David Hein also provided CBC News with dated screenshots of Facebook messages between himself and Rubinoff corroborating that timeline.

Audience still wonders 

For McKinven, the success of the musical Come from Away has changed how his own play is received by audiences and theatres.

McKinven had always done Q & A sessions after his show.

They used to be about the events in Gander. More often than not, they are now about the origins of the play and whether it was inspired by the vastly more popular production now playing on Broadway.
Eastern Townships playwright Trevor McKinven rehearses his play They Came from Away at The Piggery, the North Hatley theatre where he first performed his play in 2010. (Claude Rivest/CBC)

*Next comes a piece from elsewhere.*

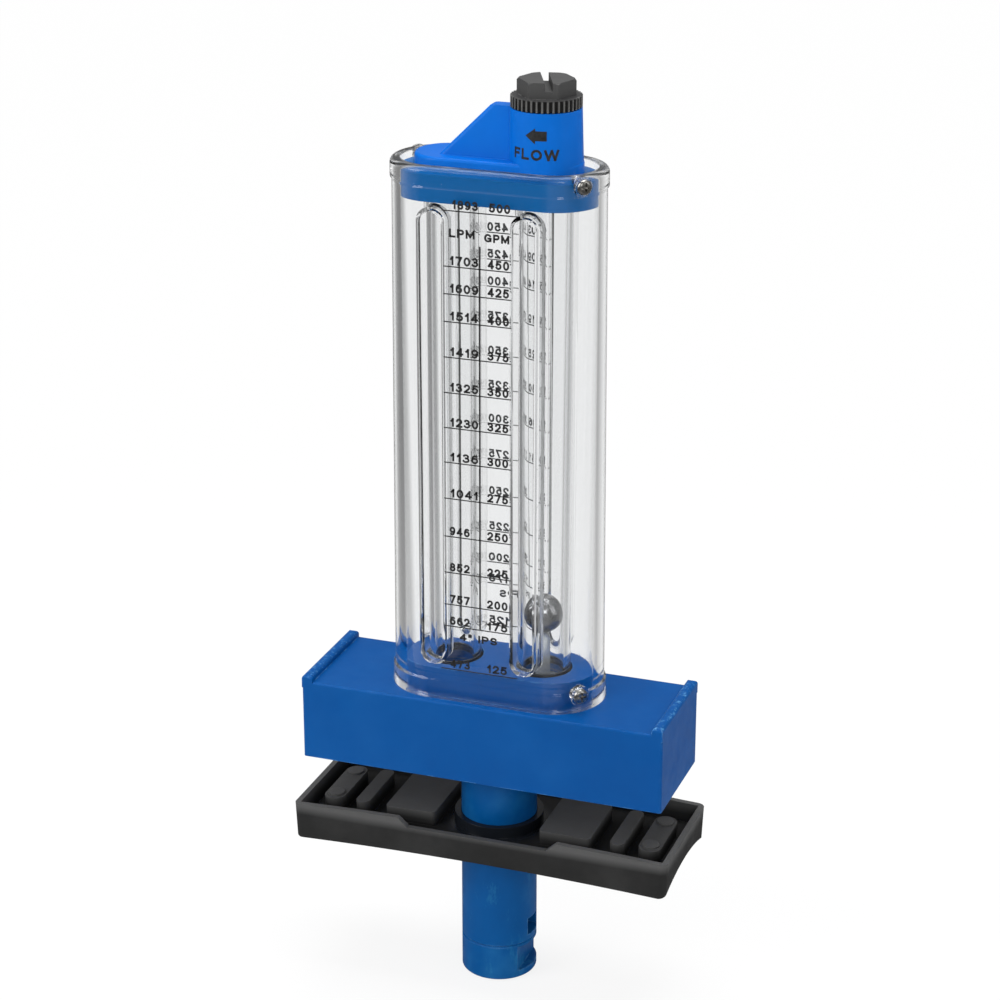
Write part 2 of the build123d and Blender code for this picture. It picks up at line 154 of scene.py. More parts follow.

"I'm just going to have to get used to the fact that people are going to assume that mine is riffing off of this big, very successful show that just hit Broadway," said McKinven.

"I don't mind doing that. I've just found it very exhausting and draining, and it zaps you of that energy that you need to pull off a show like this, a one-man show."

"You're constantly wondering if the people in the seats or the organizers are constantly wondering which came first."

As for Hein and Sankoff, they are thrilled to see the interest generated by the Gander story, and they hope McKinven will keep staging his play.

"We wish him all the best with it and hope to see it someday," said Hein.

"It would be fascinating to see the story told in such a different style, and we'd love it if there were a thousand shows celebrating the kindness of our friends out in Newfoundland."

Trevor McKinven stages a new production of his one-man show They Came From Away for one night only, Wed., May 31, at 8 p.m. at the Piggery Theatre in North Hatley, Que.